Dawn: Why do we monitor what we monitor? Part 2 of 3 - Apache and MySQL
21 Jul 2010
This article was written from an interview with Sam Minnée
(Continued from part one.)
The Webserver Level
Apache monitoring in Dawn is done using an Apache plugin called mod_status. (Administrators of Apache will probably be familiar with it.) It gives information about the current Apache processes. We take two metrics from that - the number of working processes, and the number of idle processes.
As you might expect, if you've got too many working processes that might be a problem, but similarly, insufficient idle processes is also a problem.
Apache will basically grow the number of idle processes so that there's a certain number free all the time. Typically, an Apache will spin up and try to keep about 10 idle processes running and ready to serve requests.

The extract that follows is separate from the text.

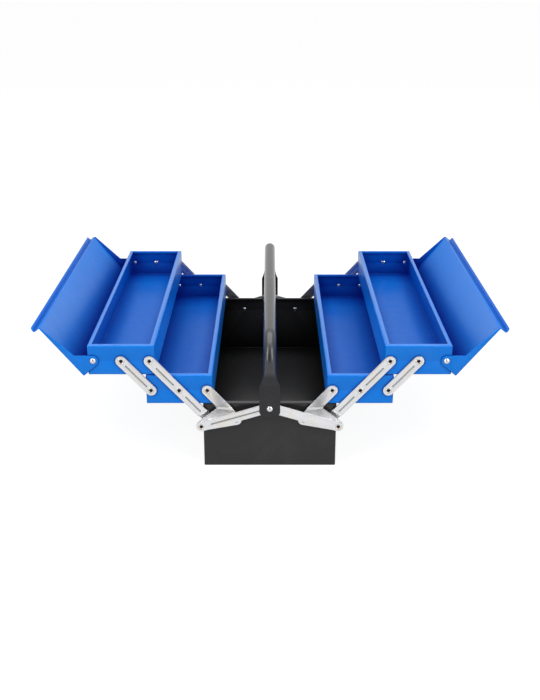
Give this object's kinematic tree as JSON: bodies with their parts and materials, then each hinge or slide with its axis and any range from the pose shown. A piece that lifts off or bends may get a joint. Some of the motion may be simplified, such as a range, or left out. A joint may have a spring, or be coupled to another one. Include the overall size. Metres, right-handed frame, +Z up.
{
  "type": "cantilever tool box",
  "caption": "Cantilever tool box, open: base, swing-out trays on parallel levers, hinged lids and a full-length tube handle worked by bell cranks and links.",
  "frame": {"origin": "middle of the underside of the base, which is the middle of the open box's footprint", "axes": "+X across the box towards the right-hand trays, +Y along the box towards its rear end, +Z up"},
  "size_m": [0.6956, 0.5506, 0.2252],
  "materials": {
    "base_paint": "semi-gloss anthracite powder coat on sheet steel",
    "blue_paint": "semi-gloss blue powder coat on sheet steel",
    "handle_paint": "satin black powder coat on steel tube",
    "zinc": "bright zinc-plated steel strip",
    "rivet_steel": "bright zinc-plated rivets"
  },
  "bodies": {
    "root": {"base_box": "base_paint", "base_rivets": "rivet_steel", "crank_spacers": "rivet_steel"},
    "handle": {"handle": "handle_paint", "handle_pins": "rivet_steel"},
    "left_long_levers": {"long_lever_left_front": "zinc", "long_lever_left_rear": "zinc"},
    "left_lower_tray": {"lower_tray_left": "blue_paint", "lower_rivets_left": "rivet_steel"},
    "left_upper_tray": {"upper_tray_left": "blue_paint", "upper_rivets_left": "rivet_steel", "lid_rivets_left": "rivet_steel"},
    "left_short_levers": {"short_lever_left_front": "zinc", "short_lever_left_rear": "zinc"},
    "left_cranks": {"crank_left_front": "zinc", "crank_left_rear": "zinc", "link_rivets_left": "rivet_steel"},
    "left_links": {"link_left_front": "zinc", "link_left_rear": "zinc", "link_washers_left": "rivet_steel", "link_tails": "rivet_steel"},
    "left_lid": {"lid_left": "blue_paint"},
    "right_long_levers": {"long_lever_right_front": "zinc", "long_lever_right_rear": "zinc"},
    "right_lower_tray": {"lower_tray_right": "blue_paint", "lower_rivets_right": "rivet_steel"},
    "right_upper_tray": {"upper_tray_right": "blue_paint", "upper_rivets_right": "rivet_steel", "lid_rivets_right": "rivet_steel"},
    "right_short_levers": {"short_lever_right_front": "zinc", "short_lever_right_rear": "zinc"},
    "right_cranks": {"crank_right_front": "zinc", "crank_right_rear": "zinc", "link_rivets_right": "rivet_steel"},
    "right_links": {"link_right_front": "zinc", "link_right_rear": "zinc", "link_washers_right": "rivet_steel"},
    "right_lid": {"lid_right": "blue_paint"}
  },
  "joints": [
    {"name": "left_fold", "type": "hinge", "parent": "root", "child": "left_long_levers", "pos_m": [-0.0918, 0, 0.0808], "axis": [0, 1, 0], "range_deg": [0, 83.74]},
    {"name": "left_lower_level", "type": "hinge", "parent": "left_long_levers", "child": "left_lower_tray", "pos_m": [-0.1342, 0, 0.1273], "axis": [0, -1, 0], "range_deg": [0, 83.74]},
    {"name": "left_upper_level", "type": "hinge", "parent": "left_long_levers", "child": "left_upper_tray", "pos_m": [-0.1766, 0, 0.1738], "axis": [0, -1, 0], "range_deg": [0, 83.74]},
    {"name": "left_short_swing", "type": "hinge", "parent": "left_lower_tray", "child": "left_short_levers", "pos_m": [-0.1758, 0, 0.1273], "axis": [0, 1, 0], "range_deg": [0, 83.74]},
    {"name": "left_crank_swing", "type": "hinge", "parent": "root", "child": "left_cranks", "pos_m": [-0.0502, 0, 0.0808], "axis": [0, 1, 0], "range_deg": [0, 83.74]},
    {"name": "left_link_swing", "type": "hinge", "parent": "left_cranks", "child": "left_links", "pos_m": [-0.1024, 0, 0.071], "axis": [0, -1, 0], "range_deg": [0, 119.06]},
    {"name": "left_lid_hinge", "type": "hinge", "parent": "left_upper_tray", "child": "left_lid", "pos_m": [-0.2598, 0, 0.1738], "axis": [0, 1, 0], "range_deg": [0, 129.38]},
    {"name": "right_fold", "type": "hinge", "parent": "root", "child": "right_long_levers", "pos_m": [0.0918, 0, 0.0808], "axis": [0, -1, 0], "range_deg": [0, 83.74]},
    {"name": "right_lower_level", "type": "hinge", "parent": "right_long_levers", "child": "right_lower_tray", "pos_m": [0.1342, 0, 0.1273], "axis": [0, 1, 0], "range_deg": [0, 83.74]},
    {"name": "right_upper_level", "type": "hinge", "parent": "right_long_levers", "child": "right_upper_tray", "pos_m": [0.1766, 0, 0.1738], "axis": [0, 1, 0], "range_deg": [0, 83.74]},
    {"name": "right_short_swing", "type": "hinge", "parent": "right_lower_tray", "child": "right_short_levers", "pos_m": [0.1758, 0, 0.1273], "axis": [0, -1, 0], "range_deg": [0, 83.74]},
    {"name": "right_crank_swing", "type": "hinge", "parent": "root", "child": "right_cranks", "pos_m": [0.0502, 0, 0.0808], "axis": [0, -1, 0], "range_deg": [0, 83.74]},
    {"name": "right_link_swing", "type": "hinge", "parent": "right_cranks", "child": "right_links", "pos_m": [0.1024, 0, 0.071], "axis": [0, 1, 0], "range_deg": [0, 119.06]},
    {"name": "right_lid_hinge", "type": "hinge", "parent": "right_upper_tray", "child": "right_lid", "pos_m": [0.2598, 0, 0.1738], "axis": [0, -1, 0], "range_deg": [0, 129.38]},
    {"name": "handle_lift", "type": "slide", "parent": "root", "child": "handle", "axis": [0, 0, 1], "range_m": [0, 0.11411]}
  ],
  "couplings": [
    {"joint": "left_lower_level", "follows": "left_fold", "ratio": 1},
    {"joint": "left_upper_level", "follows": "left_fold", "ratio": 1},
    {"joint": "left_short_swing", "follows": "left_fold", "ratio": 1},
    {"joint": "left_crank_swing", "follows": "left_fold", "ratio": 1},
    {"joint": "left_link_swing", "follows": "left_fold", "ratio": 1.4218},
    {"joint": "right_fold", "follows": "left_fold", "ratio": 1},
    {"joint": "right_lower_level", "follows": "left_fold", "ratio": 1},
    {"joint": "right_upper_level", "follows": "left_fold", "ratio": 1},
    {"joint": "right_short_swing", "follows": "left_fold", "ratio": 1},
    {"joint": "right_crank_swing", "follows": "left_fold", "ratio": 1},
    {"joint": "right_link_swing", "follows": "left_fold", "ratio": 1.4218},
    {"joint": "handle_lift", "follows": "left_fold", "m_per_rad": 0.078077}
  ]
}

If Apache can't spawn the idle process, obviously, the number of idle processes will start going down. So if you're down to, say, three or so, it's a fairly clear indication something is amiss.
If you have zero idle processes, it means your Apache server has no capability to serve another request. So we have a low value warning threshold for the idle processes and a high value warning threshold for the working processes. And this can be configured on a site-by-site basis.
For the working Apache processes, that tends to be a lot more host specific. It really depends on the amount of memory, CPUs, etc. The rough guide we use currently is that we start warning if you've got more than eight processes per core, and consider it critical at 16 processes per core.
In practice, having too many working processes and too few idle processes typically go together; but we monitor both for specifics. If there's a reason other than load that causes too few idle processes to spawn - say an Apache misconfiguration - you'll have a low idle process count even while having a low working process count.
On the other hand, large numbers of working processes impact the amount of memory you use and the amount of CPU utilisation. It is a good measure of overall load. When you see overloading, it will almost always include a large number of working Apache processes.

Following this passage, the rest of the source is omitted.